Quatre ans après, Luis Enrique a reconnu avoir vécu « une période de tensions » avec « la Pulga ». Dès le 28 janvier 2015, Jérémy Mathieu, alors latéral au FC Barcelone, racontait sur RMC Sport l’épisode qui avait mis le feu aux poudres le 2 janvier, lors d’un entraînement : « D’un coup, pour une faute non sifflée, Leo a un peu pété un câble. Ça a frictionné entre le coach et lui, ils se sont dit les choses. Ça arrive dans tous les clubs, mais comme c’est Barcelone, on en a fait une tonne ». Tiens tiens, le genre de constat qui arrive 27 fois par saison du côté du PSG.
A l’époque, malgré un cocktail explosif, en raison du limogeage du directeur sportif Andoni Zubizarreta au lendemain de la défaite contre la Real Sociedad, de la démission de son adjoint et icône du Barça Carles Puyol, et d’un entraînement zappé par Lionel Messi, officiellement victime d’une gastro-entérite, Luis Enrique tente au mieux de garder le cap.

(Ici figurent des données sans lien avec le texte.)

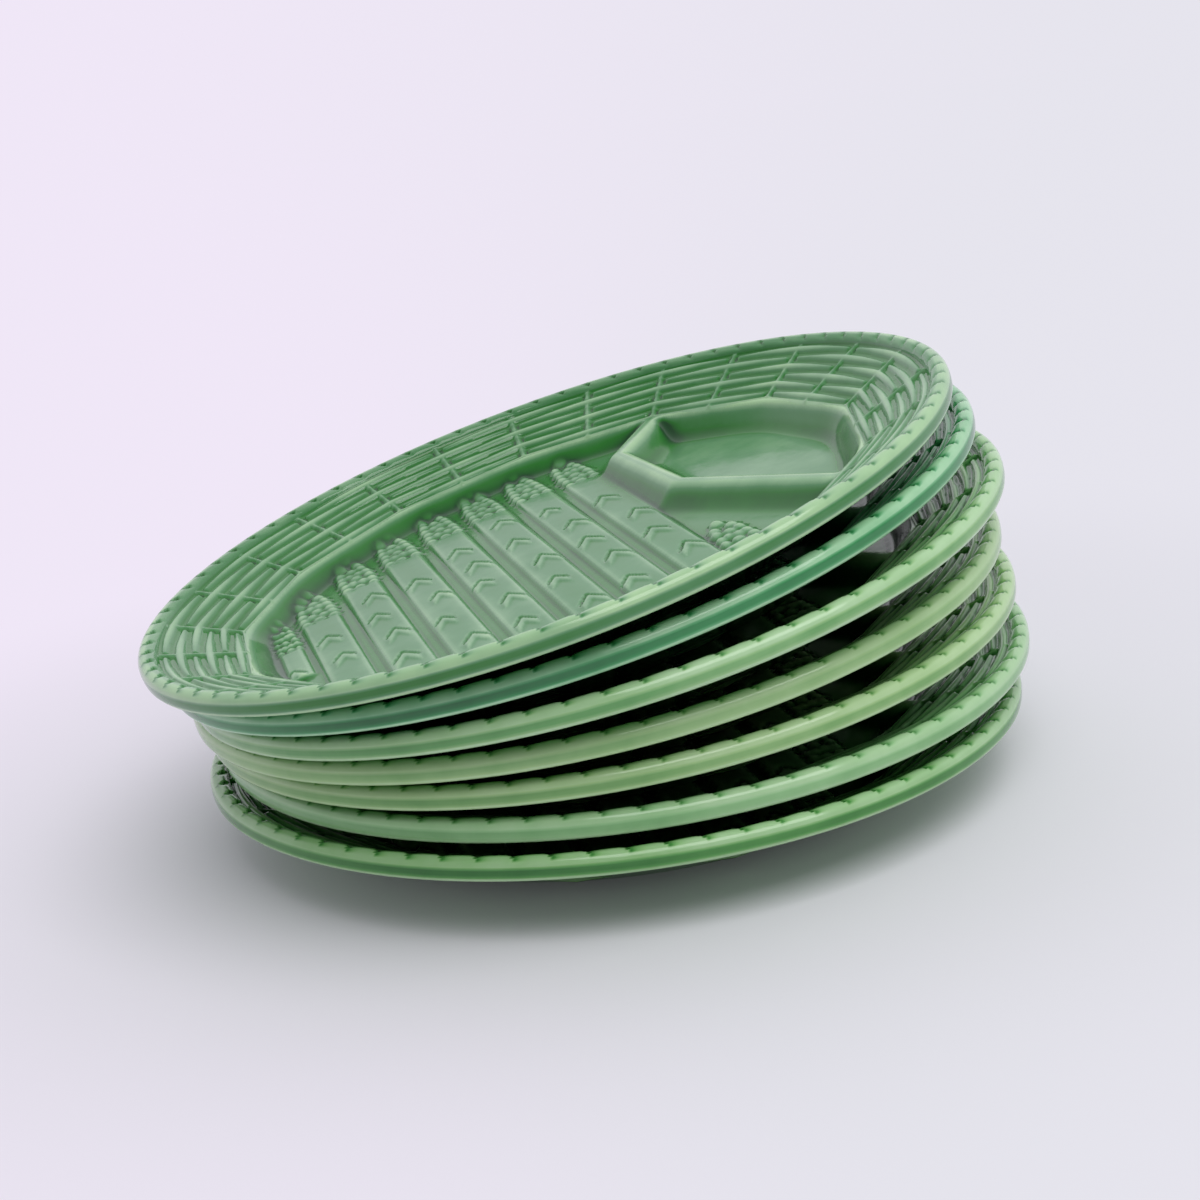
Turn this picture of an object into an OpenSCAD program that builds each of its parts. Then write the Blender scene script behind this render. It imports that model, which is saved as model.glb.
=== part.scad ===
/* [Plate] */
// Diameter over the roped edge
plate_d = 245; // [200:1:300]
// Thickness of the pottery under the rim of the well
wall = 4.4; // [3.5:0.1:6]

/* [Roped edge] */
// Height of the roped edge
bead_h = 6.2; // [5.6:0.1:8]
// Width of the roped edge
bead_w = 5.8; // [5:0.1:7]
// Number of notches around the edge
notch_count = 78; // [26:26:104]
// Depth of a notch
notch_depth = 0.8; // [0.4:0.1:1.2]
// Width of a notch
notch_w = 1.5; // [0.8:0.1:2]
// Slant of a notch from the radius, in degrees
notch_slant = 38; // [20:1:50]

/* [Basket rim] */
// Width of the basket rim, from the roped edge to the corners of the well
rim_w = 20.7; // [16:0.1:26]
// Number of woven rows
row_count = 6; // [3:1:7]
// Number of stakes that the rows are woven round
stake_count = 26; // [26:26:52]
// Drop from the top of the edge to the first row
rim_drop = 2.6; // [2:0.1:3.4]
// Height of a woven row above the rim
row_h = 0.9; // [0.4:0.1:1.2]
// Width of a stake
stake_w = 1.8; // [1:0.1:3]
// Height of a stake above the rim
stake_h = 1.2; // [0.6:0.1:1.6]

/* [Well] */
// Drop from the top of the edge to the rim of the well
well_drop = 11.8; // [10:0.1:13]
// Number of flat sides of the well
well_sides = 13; // [9:1:17]
// Depth of the floor below the rim of the well
well_depth = 6.6; // [5:0.1:7]
// Distance that a wall of the well runs inwards on its way down
well_run = 9; // [7:0.5:12]
// Turn of the first corner of the well, in degrees
well_turn = 12.8; // [0:0.1:27]

/* [Asparagus] */
// Gap between one spear and the next
groove_w = 1.6; // [1.2:0.1:3]
// Height of a spear above the floor
spear_h = 1.6; // [1:0.1:2]
// Number of spears beside the sauce well
spear_count = 7; // [6:1:8]
// Slant of the spears from the front to back line, in degrees
spear_slant = 15.5; // [0:0.5:20]
// Length of a spear's head
head_l = 28; // [20:1:34]
// Height of the buds above a spear's head
bud_h = 0.5; // [0.4:0.1:1]
// Distance from one leaf scale of a spear to the next
leaf_pitch = 22; // [15:1:30]
// Depth of the arrow-shaped cut that marks a leaf scale
leaf_cut = 0.5; // [0.3:0.1:0.7]

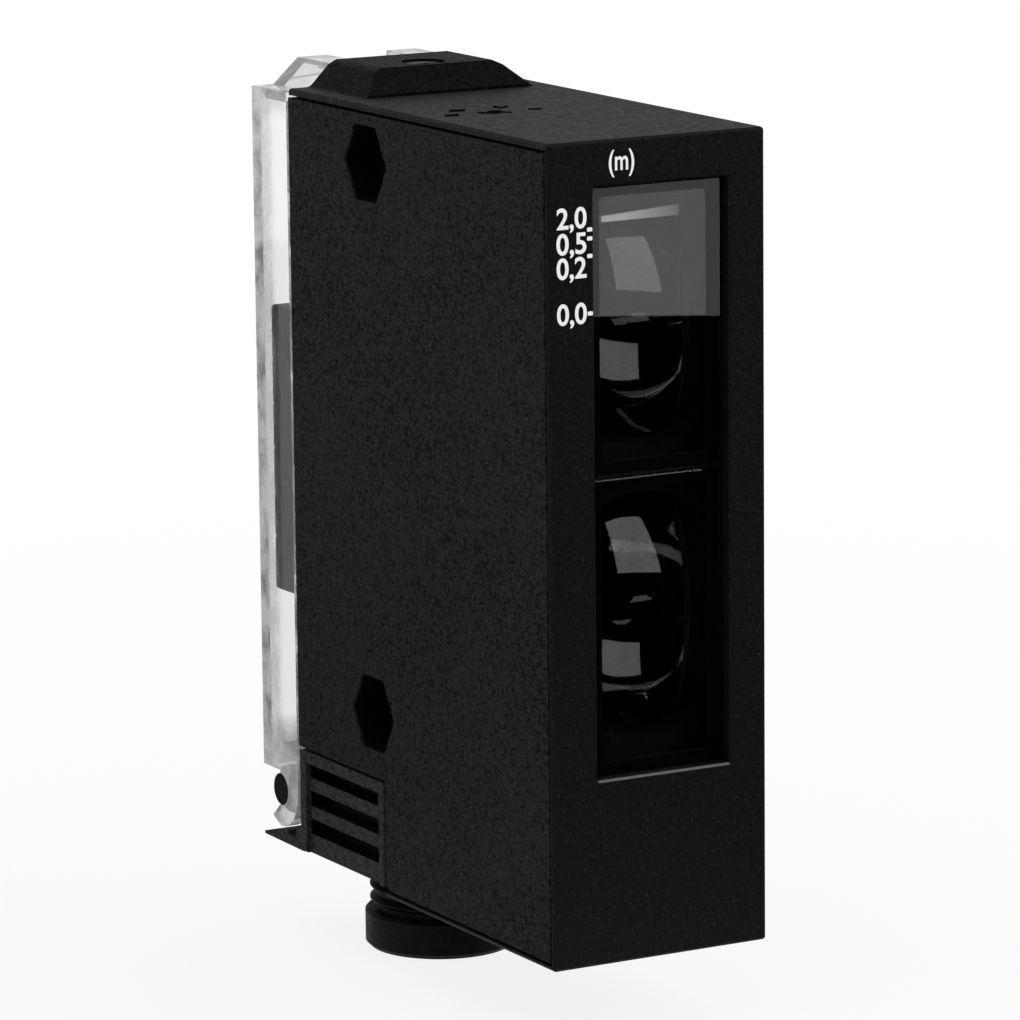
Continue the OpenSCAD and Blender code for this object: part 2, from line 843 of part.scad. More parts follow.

Le triplé de 2015, avec 50 victoires en 60 matchs
« Mon travail n’est pas de démentir des rumeurs, confiait-il alors. Cela créerait des problèmes au lieu de les résoudre. Il se passera des choses durant la saison et ce sera à nous de les régler. Nous sommes encore en course dans toutes les compétitions, et il y a de réelles possibilités. » Bingo, cinq mois plus tard, son équipe signe un triplé Ligue des champions-Liga-Coupe du Roi, avec à la clé un incroyable bilan de 50 victoires en 60 matchs, toutes compétitions confondues.
Même Lionel Messi n’est pas resté rancunier face à cet affront d’Anoeta. « Je suis allé sur le banc ce jour-là et nous avons eu une dispute qui a duré un certain temps, révélait récemment la star argentine sur la chaîne espagnole Vamos. Mais ensuite nous avons eu une relation spectaculaire jusqu’au dernier jour.
Quand il a décidé de partir, nous lui avons demandé de rester. » Florent Torchut revient sur le retournement de situation qui avait accompagné les trois saisons au Barça de Luis Enrique.
Il pensait peut-être arriver en terrain conquis en 2014. Son management était alors un peu sec et directif et il a pu ne pas plaire au groupe. Il était au bord de l’implosion début 2015, quand ça s’est un peu tendu avec Messi et Neymar.
Ça avait laissé des traces, puis une forme d’union sacrée avait débouché sur ce triplé. Luis Enrique sait où il va, il sait se mettre dans la tête des joueurs et les convaincre, afin d’emporter tout le monde à bord avec lui. »
La « transition bien gérée » entre Xavi et Rakitic
L’homme aux 76 % de victoires sur le banc de touche avec le FC Barcelone, pour finalement deux sacres en Liga (2015 et 2016), une Ligue des champions donc, la Supercoupe de l’UEFA et la Coupe du monde des clubs 2015, ainsi que trois Coupes du Roi, a finalement presque tout raflé en trois saisons avec la MSN et consorts. Un autre épisode fort symbolise sa gestion d’icônes au Barça. Dès sa première saison, il avait en effet progressivement installé dans l’entrejeu Ivan Rakitic à la place de Xavi, véritable légende au Camp Nou. « Cette transition avait été tellement bien gérée par Luis Enrique, sur le plan sportif et humain, que Xavi l’avait acceptée sans faire de vagues, avant de quitter le club en 2015 », raconte Florent Torchut.
Plus encore que ses récentes trois années (sans titre) de sélectionneur d’une Roja en déficit de stars comme de talents, ce cycle de trois saisons éreintantes au Barça ne peut qu’être précieux avant le début de sa nouvelle aventure parisienne. Reste un dernier point à soulever, l’institution FC Barcelone ne garantit-elle pas d’elle-même un vestiaire bien tenu, au contraire du flou et des incohérences qui accompagnent la direction de ce PSG qatari ?
« Non, on a vu qu’un Tata Martino s’était fait manger juste avant par ce contexte du Barça, note Florent Torchut. Luis Enrique a une grande confiance en lui et il se fout de ce qui se dit. Il est prêt à aller au front avec ses joueurs et sa direction. Il n’a pas peur de gérer un gros vestiaire, avec tout ce que cela implique. Il est préparé à une pression extrême lorsqu’on voit ce qu’il a vécu au Barça. » OK, pas de doute, Luis Enrique a bien la légitimité pour se lancer à son tour face au révélateur de la broyeuse de techniciens qu’est devenu le PSG.